## Given information
====
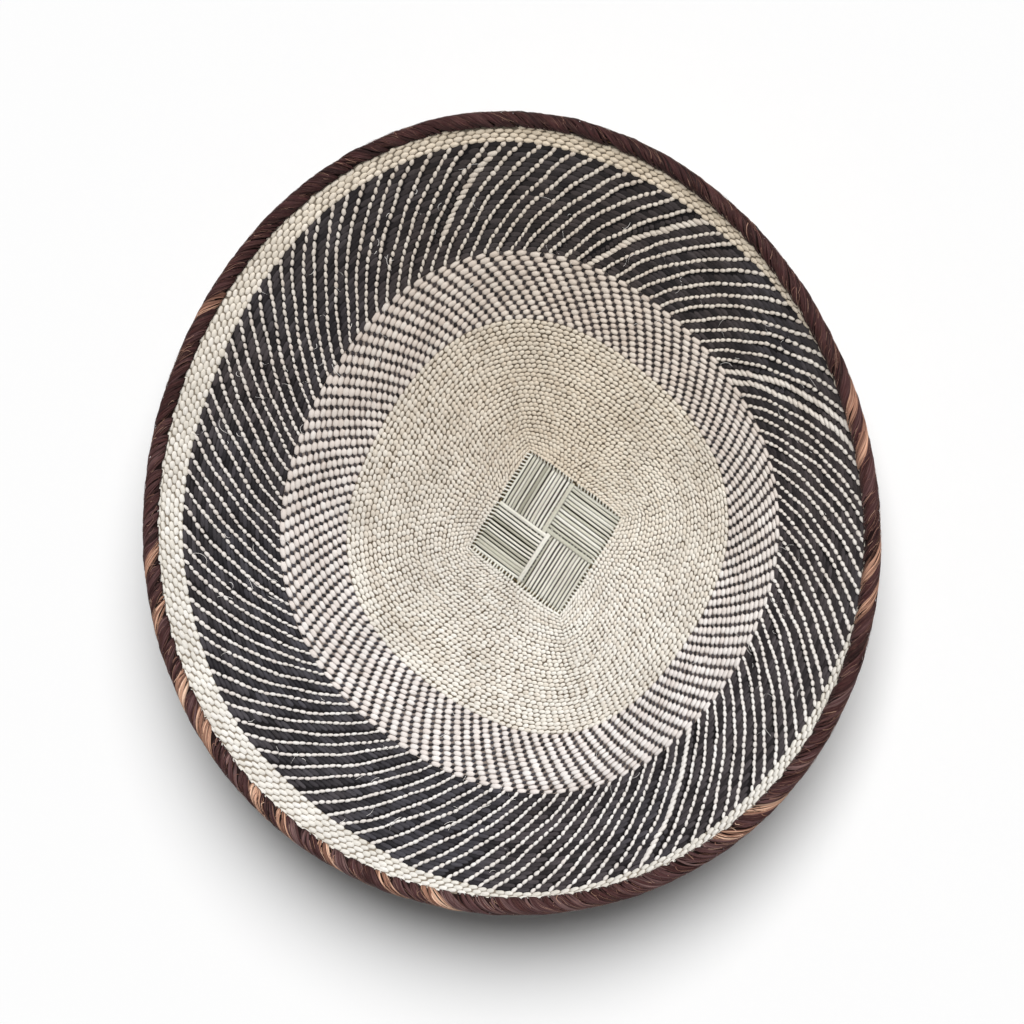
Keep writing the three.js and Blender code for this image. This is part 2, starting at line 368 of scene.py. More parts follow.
def lay_stitches(name, band, face, slot, row, angle, half, colour, strand, slant, fill,
                 high=STITCH_HIGH, low=STITCH_LOW, shear=0.2, plump=3.0):
    """A piece of many stitches. Row is a whole number; angle and half are radians."""
    side = FACES[face]
    count = len(row)
    s = STITCH_ALONG[side][None, :, None]
    t = STITCH_ACROSS[None, None, :]
    column = lambda values: np.asarray(values, float).reshape(-1, 1, 1)
    jitter = waver(STITCH_WAVER, count)
    width = STITCH_TIP + (1 - STITCH_TIP) * dome(s, plump, STITCH_EDGE)
    crest = dome(s, plump, CREST_EDGE) * dome(t, CREST_FLAT, CREST_EDGE)
    stretch = 1 + jitter("length")
    at = column(angle) + (s + shear * t * width * side) * column(half) * stretch
    at = at + column(half) * jitter("at")
    lean = slant * (1 + jitter("slant")) * side
    across = 0.5 * fill * (1 + jitter("fill")) * width * t
    sway = ROW_SWAY * smooth_noise(at, column(row)) + jitter("row")
    place = column(row) + 0.5 - lean * s + across + sway
    ring = band_ring(band, at, place)
    lift = low + (column(high) * (1 + jitter("high")) - low) * crest
    points = wall_point(at, ring, side * lift)
    length = column(half) * band_ring(band, column(angle), column(row))
    serial = each(count, 0, SERIALS)
    attributes = {
        "tone": each(count, 0, 1),
        "strand": column(strand),
        "crest": crest,
        # share of the painted shade that darkens the leaf towards one direction
        "painted_shade": towards(at, PAINTED_SHADE_AT, PAINTED_SHADE_FOCUS),
        "warm": towards(at, WARM_AT, WARM_FOCUS),
        "fibre": fibre_map(s * length, t * STITCH_FIBRES, serial),
    }
    piece = grid_mesh(f"{name}_{face}", points, attributes, flip=side < 0)
    dress(piece, colour, slot, f"weft_{band}_{face}")


# Odd factors that scatter a sine, so that neighbours get unlike values.
PIECE_SCATTER = 12.9898
ROW_SCATTER = 78.233
TWIN_SCATTER = 37.719
TONE_SCATTER = 43758.5453
LINE_SCATTER = 43.7585
ROW_STAGGER = 17  # stitches by which the strips of leaf are shifted from row to row
TWIN_STAGGER = 11  # and between the two strands of a row


def strand_tone(row, number, run):
    """A tone from 0 to 1 that stays the same along one strip of leaf."""
    twin = number % 2
    piece = np.floor((number + ROW_STAGGER * row + TWIN_STAGGER * twin) / run).astype(int)
    wave = np.sin(piece * PIECE_SCATTER + row * ROW_SCATTER + twin * TWIN_SCATTER)
    mixed = wave * TONE_SCATTER
    return mixed - np.floor(mixed)


# Where the columns and lines run.


def spread(angle):
    once = SPREAD_ONCE * np.cos(angle - rad(SPREAD_ONCE_AT))
    twice = SPREAD_TWICE * np.cos(2 * (angle - rad(SPREAD_TWICE_AT)))
    return rad(once + twice)


def column_angle(number, ring):
    even = 2 * math.pi * number / LINES
    return rad(COLUMN_AT) + even + spread(even) + rad(COLUMN_SKEW) * (ring - CHECKER_END)


def line_course(number, ring):
    even = 2 * math.pi * number / LINES
    swing = 1 - LINE_SKEW_SWING * np.cos(even - rad(LINE_SKEW_SWING_AT))
    return rad(LINE_AT) + even + spread(even) + rad(LINE_SKEW) * (ring - CHECKER_END) * swing


def line_angle(number, ring):
    """A line's course with its own small waves."""
    own = np.sin(number * PIECE_SCATTER) * LINE_SCATTER
    wave = 0
    for length, share, high in LINE_WAVES:
        wave = wave + high * np.sin(ring / length + share * own)
    return line_course(number, ring) + rad(LINE_WANDER) * wave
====
Every line of the material must be returned exactly as it appears.

## Answer
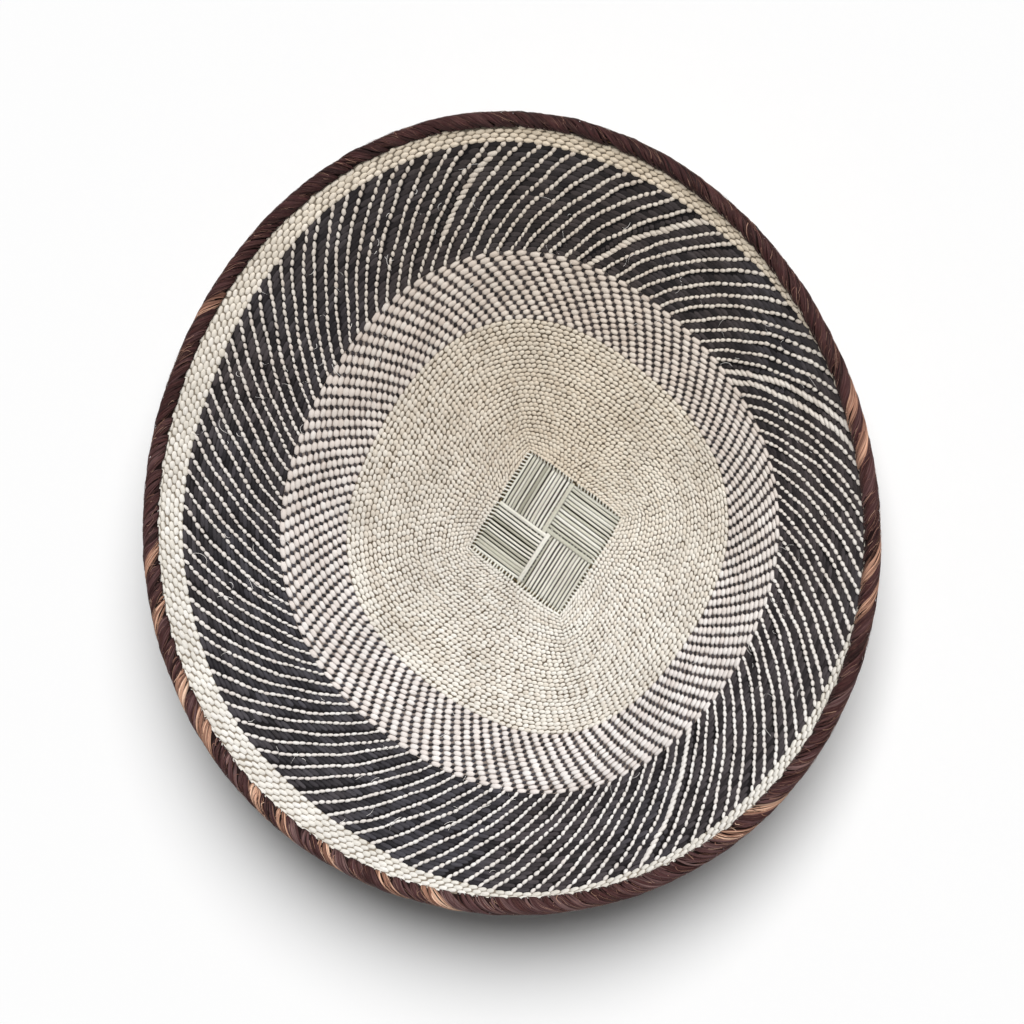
Keep writing the three.js and Blender code for this image. This is part 2, starting at line 368 of scene.py. More parts follow.
def lay_stitches(name, band, face, slot, row, angle, half, colour, strand, slant, fill,
                 high=STITCH_HIGH, low=STITCH_LOW, shear=0.2, plump=3.0):
    """A piece of many stitches. Row is a whole number; angle and half are radians."""
    side = FACES[face]
    count = len(row)
    s = STITCH_ALONG[side][None, :, None]
    t = STITCH_ACROSS[None, None, :]
    column = lambda values: np.asarray(values, float).reshape(-1, 1, 1)
    jitter = waver(STITCH_WAVER, count)
    width = STITCH_TIP + (1 - STITCH_TIP) * dome(s, plump, STITCH_EDGE)
    crest = dome(s, plump, CREST_EDGE) * dome(t, CREST_FLAT, CREST_EDGE)
    stretch = 1 + jitter("length")
    at = column(angle) + (s + shear * t * width * side) * column(half) * stretch
    at = at + column(half) * jitter("at")
    lean = slant * (1 + jitter("slant")) * side
    across = 0.5 * fill * (1 + jitter("fill")) * width * t
    sway = ROW_SWAY * smooth_noise(at, column(row)) + jitter("row")
    place = column(row) + 0.5 - lean * s + across + sway
    ring = band_ring(band, at, place)
    lift = low + (column(high) * (1 + jitter("high")) - low) * crest
    points = wall_point(at, ring, side * lift)
    length = column(half) * band_ring(band, column(angle), column(row))
    serial = each(count, 0, SERIALS)
    attributes = {
        "tone": each(count, 0, 1),
        "strand": column(strand),
        "crest": crest,
        # share of the painted shade that darkens the leaf towards one direction
        "painted_shade": towards(at, PAINTED_SHADE_AT, PAINTED_SHADE_FOCUS),
        "warm": towards(at, WARM_AT, WARM_FOCUS),
        "fibre": fibre_map(s * length, t * STITCH_FIBRES, serial),
    }
    piece = grid_mesh(f"{name}_{face}", points, attributes, flip=side < 0)
    dress(piece, colour, slot, f"weft_{band}_{face}")


# Odd factors that scatter a sine, so that neighbours get unlike values.
PIECE_SCATTER = 12.9898
ROW_SCATTER = 78.233
TWIN_SCATTER = 37.719
TONE_SCATTER = 43758.5453
LINE_SCATTER = 43.7585
ROW_STAGGER = 17  # stitches by which the strips of leaf are shifted from row to row
TWIN_STAGGER = 11  # and between the two strands of a row


def strand_tone(row, number, run):
    """A tone from 0 to 1 that stays the same along one strip of leaf."""
    twin = number % 2
    piece = np.floor((number + ROW_STAGGER * row + TWIN_STAGGER * twin) / run).astype(int)
    wave = np.sin(piece * PIECE_SCATTER + row * ROW_SCATTER + twin * TWIN_SCATTER)
    mixed = wave * TONE_SCATTER
    return mixed - np.floor(mixed)


# Where the columns and lines run.


def spread(angle):
    once = SPREAD_ONCE * np.cos(angle - rad(SPREAD_ONCE_AT))
    twice = SPREAD_TWICE * np.cos(2 * (angle - rad(SPREAD_TWICE_AT)))
    return rad(once + twice)


def column_angle(number, ring):
    even = 2 * math.pi * number / LINES
    return rad(COLUMN_AT) + even + spread(even) + rad(COLUMN_SKEW) * (ring - CHECKER_END)


def line_course(number, ring):
    even = 2 * math.pi * number / LINES
    swing = 1 - LINE_SKEW_SWING * np.cos(even - rad(LINE_SKEW_SWING_AT))
    return rad(LINE_AT) + even + spread(even) + rad(LINE_SKEW) * (ring - CHECKER_END) * swing


def line_angle(number, ring):
    """A line's course with its own small waves."""
    own = np.sin(number * PIECE_SCATTER) * LINE_SCATTER
    wave = 0
    for length, share, high in LINE_WAVES:
        wave = wave + high * np.sin(ring / length + share * own)
    return line_course(number, ring) + rad(LINE_WANDER) * wave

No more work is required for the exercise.